Practical Life Activities
These are the day-to-day activities that adults perform in everyday life. Even though these activities frequently seem like a chore to us, children usually find these activities to be incredibly fun.
- Pouring water from one small pitcher to another can be a fun loving activity as children love playing with water. And what could be more fun to pour water from a jug to glass or small pitchers.
- Transferring objects with tongs or tweezers activity is a great way to get the child ready for making and serving food. Give the toddler a tong or tweezers and initially some big items to transfer from one bowl to another. Gradually the items to scoop up would become smaller.
- Using a child-sized broom and dustpan or to make a Swiffer suitable for children, remove the middle pole. Allow them to do floor mopping as often as they can.
- Encourage the toddler to assist with routine tasks like clearing the table, folding (simple) laundry, or clearing the dishes.
- Teach self-care techniques like hand washing, tooth brushing, and toilet use.
- Encourage independence by letting them choose their own clothes and best-effort their own attire.
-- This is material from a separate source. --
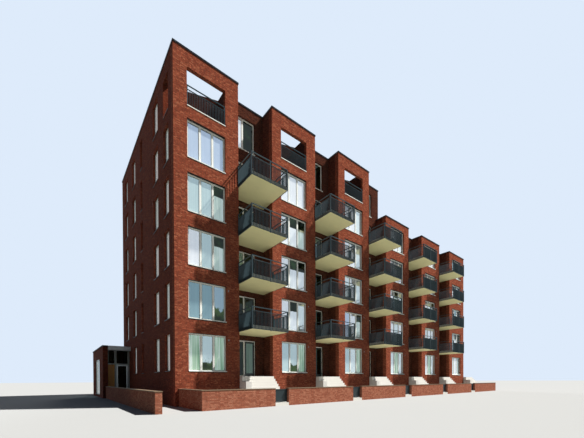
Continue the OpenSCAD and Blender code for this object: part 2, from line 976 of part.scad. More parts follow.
module canopy() {
    color("#a9aca8")
        translate([-wing_out + wing_wall, wing_y, wing_h - canopy_h])
            cube([wing_out - wing_wall, porch_d, canopy_h]);
}

// Frame round the ochre panel, the door and the two lights above them
module entrance_screen() {
    x = -wing_out + wing_wall;
    door_x0 = -entry_x - entry_w - leaf_gap;
    light_h = wing_top - frame_w - transom_z;
    color("#c9c4b6")
        upright(wing_y + porch_d, frame_t)
            difference() {
                area(x, 0, -x, wing_top);
                area(x, wing_floor, panel_w, transom_z - frame_w - wing_floor);
                area(x, transom_z, panel_w, light_h);
                area(door_x0, transom_z, entry_w + 2 * leaf_gap, light_h);
                area(door_x0, wing_floor, entry_w + 2 * leaf_gap, entry_h + 2 * leaf_gap);
            }
}

module entrance_panel() {
    color("#b98a2e")
        upright(wing_y + porch_d + frame_t - panel_t, panel_t)
            area(-wing_out + wing_wall, wing_floor, panel_w, transom_z - frame_w - wing_floor);
}

module entrance_door() {
    color("#8f9896")
        door_leaf(-entry_x - entry_w, wing_y + porch_d, wing_floor + leaf_gap, entry_w, entry_h);
}

// Puts the middle of the part's footprint on the origin
module placed() {
    translate([-mid_x, -mid_y, 0])
        children();
}

for (k = [0 : bays - 1])
    placed() tower_front(k);
placed() tower_side_walls();
placed() recess_walls(0, tall_bays - 1);  // recess_walls_tall
placed() recess_walls(tall_bays, bays - 1);  // recess_walls_low
placed() recess_bases();
placed() side_wall_front();
placed() side_wall_left();
placed() side_wall_right();
placed() rear_wall_tall();
placed() rear_wall_low();
placed() tall_end_wall();
placed() roof_terrace_walls();
placed() floor_slabs();
placed() roofs();
placed() roof_edge_cap();
placed() balcony_slabs();
for (k = [0 : bays - 2])
    placed() balcony_railings(k);
placed() roof_terrace_railings();
placed() front_frames();
placed() front_glass();
placed() balcony_doors();
placed() window_sills();
placed() side_frames();
placed() side_glass();
placed() rear_frames();
placed() rear_glass();
for (k = [0 : bays - 1])
    placed() terrace_door(k);
for (k = [0 : bays - 2])
    placed() garden_gate(k);
placed() door_hinges();
placed() terraces();
placed() garden_steps();
placed() step_cheeks();
placed() garden_walls();
placed() garden_copings();
placed() wing_walls();
placed() wing_base();
placed() wing_roof();
placed() canopy();
placed() entrance_screen();
placed() entrance_panel();
placed() entrance_door();
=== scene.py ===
import json
import math

import bmesh
import bpy
import numpy as np
from mathutils import Matrix, Vector


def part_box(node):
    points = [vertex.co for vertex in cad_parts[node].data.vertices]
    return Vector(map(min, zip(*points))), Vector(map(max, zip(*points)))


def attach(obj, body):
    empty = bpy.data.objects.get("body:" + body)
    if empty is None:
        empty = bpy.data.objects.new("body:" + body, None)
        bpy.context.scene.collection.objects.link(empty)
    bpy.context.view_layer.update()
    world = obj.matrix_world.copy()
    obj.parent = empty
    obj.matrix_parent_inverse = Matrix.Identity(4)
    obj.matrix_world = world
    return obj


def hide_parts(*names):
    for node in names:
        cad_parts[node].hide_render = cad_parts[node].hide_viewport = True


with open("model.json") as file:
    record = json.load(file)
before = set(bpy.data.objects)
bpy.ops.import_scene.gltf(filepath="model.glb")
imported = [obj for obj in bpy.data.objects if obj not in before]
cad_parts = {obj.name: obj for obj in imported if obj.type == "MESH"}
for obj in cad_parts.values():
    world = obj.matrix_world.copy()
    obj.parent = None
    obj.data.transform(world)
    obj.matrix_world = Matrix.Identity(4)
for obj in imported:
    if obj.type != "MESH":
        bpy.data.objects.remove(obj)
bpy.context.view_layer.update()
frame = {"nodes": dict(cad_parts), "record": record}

# Lengths are metres, except where a comment names another unit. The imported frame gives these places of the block.
FIRST_LOW, FIRST_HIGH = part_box("tower_front_1")
SECOND_LOW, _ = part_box("tower_front_2")
_, RIGHT_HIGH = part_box("side_wall_right")
_, REAR_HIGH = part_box("rear_wall_low")
LEFT, FRONT = FIRST_LOW.x, FIRST_LOW.y
RIGHT, REAR = RIGHT_HIGH.x, REAR_HIGH.y
BAY = SECOND_LOW.x - FIRST_LOW.x
TOWER = FIRST_HIGH.x - FIRST_LOW.x

# Sizes of the part that the glass and the trim follow
BAYS, TALL_BAYS, LOW_STOREYS, TALL_STOREYS = 6, 3, 5, 6
# The lowest floor above the pavement, one storey, and the foot of a window above its floor
FLOOR_1, STOREY, SILL = 1.64, 2.9, 0.25
# A tower window's place from the tower's left edge, its width and height, and how deep all windows stand in the wall
WINDOW_X, WINDOW_W, WINDOW_H, REVEAL = 0.735, 2.25, 2.11, 0.14
# Bars round a window, and bars between its lights
FRAME_W, MULLION_W = 0.07, 0.105
# Depth of a recess, and in it the place of the glazing, its fixed light, its whole width and a door's height
RECESS, DOOR_X, LIGHT_W, DOOR_W, DOOR_H = 1.11, 0.1, 0.88, 1.738, 2.36
# A door leaf, the bars round its glass and the gap round the leaf
LEAF_W, LEAF_H, LEAF_BAR, LEAF_GAP = 0.72, 2.292, 0.095, 0.009
LEAF_X = TOWER + DOOR_X + LIGHT_W + FRAME_W
# Window columns of the side walls, as start and width from the tower fronts
SIDE_COLUMNS = ((0.86, 0.92), (2.94, 1.11), (6.9, 0.63), (9.2, 1.11), (12.16, 1.11))
# The entrance wing: how far it stands out, its wall, its floor and the top of its screen
WING_OUT, WING_WALL, WING_FLOOR, SCREEN_TOP = 1.97, 0.35, 0.06, 4.09
WING_X = LEFT - WING_OUT
# The wing's window: start from the tower fronts, width, foot and height
WING_WINDOW_Y, WING_WINDOW_W, WING_WINDOW_Z, WING_WINDOW_H = 13.7, 2.95, 0.2, 3.05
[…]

- Use clothing with simple closures, such as snaps or Velcro, and teach them how to dress and undress themselves. Buttoning and unbuttoning clothes would also help them with their school uniforms.
- Provide a designated area where they can put their shoes, jackets, and backpacks, such as a low shelf or a cubby.
A key element of Montessori education is sensory play. It is intended to stimulate a child’s senses and develop their capacity for discrimination and perception. These activities promote observation, comparison, and interpretation of the environment.
- Sorting objects by colour, shape, or size – Once you are done with shopping, allow the child to unpack the shopping bag and sort the objects based on shape, colour, or size. This would help parents to get the things sorted and the child would be able to distinguish varied things as per the appearance of the objects.
- Exploring various textures through a sensory bin (e.g., rice, beans, sand) – Create sensory bins with materials like rice, dried beans, sand, or water for tactile exploration. Add scoops, funnels, and containers for pouring and transferring.
- Playing with Montessori sensorial materials like the Pink Tower and the Broad Stairs promotes the sense of comparison and interpretation.
- Introduce sensory materials with different textures, scents, and colours, such as fabric scraps, spices, or scented playdough.
Fine & Gross Motor Activities
The development of children’s fine and gross motor skills is crucial for the development of their physical abilities and coordination. These activities have a long-lasting effect on a child’s capacity to carry out daily chores. The development of fine and gross motor skills fosters the child to participate in a variety of physical activities. These activities are essential for a child’s overall development.
- Peeling and cutting of vegetables or fruits – Fruits like banana, orange and vegetables like boiled potatoes are easy to peel. Give the child one fruit or vegetable and let them peel with their own capacity. This helps to develop their fine motor skills and develop a better ability to hold.
- Drawing and colouring – Give the child washable markers and they can draw their dreams on the walls. These can be though cleaned with a wet cloth. Wax crayons and coloured pencils for drawing and colouring promote the grip for fingers. This would later help them write easily.
- Offer materials for cutting and pasting, such as child-safe scissors and glue sticks. Use puzzles and threading activities to develop fine motor skills.
- Climbing on low, sturdy structures, balancing on a beam or line, rolling and catching balls and dancing or moving to music are few of the fun activities that develop the gross motor skills and toddlers enjoy these too.
Other Fun and Easy Activities
- Going on nature walks to observe and learn about the environment.
- Go for a nature walk with the toddler and allow them to do some gardening. A toddler should be encouraged to plant seeds and take care of them. Such activities foster the caring part of the child.
- Collecting leaves, rocks, or other natural items for exploration can also be done by the child.
- Reading books and pronouncing different words develop language skills in a toddler.
- Simple addition and subtraction using hands-on materials like spoons, forks, plates, vegetables, and even laundry clothes promotes number abilities.
- Surround your toddler with books and create cozy reading corners with cushions or small chairs.
- Read together daily, and encourage them to choose books and turn pages independently.
- Label objects around the house with simple words or pictures to support language development.
The magnificence of Montessori activities lies in their adaptability, both in the classroom and at home. These activities encourage kids to explore, experiment, and learn about their surroundings. Such activities allow the child to work at their own pace, whether in a formal Montessori classroom or at home.
Montessori activities lay a strong foundation for lifelong learning, curiosity, and self-confidence. The Montessori Method respects a child’s innate curiosity and offers opportunities for hands-on learning. This methodology is a philosophy that values and cultivates each child’s unique potential, not just a set of activities.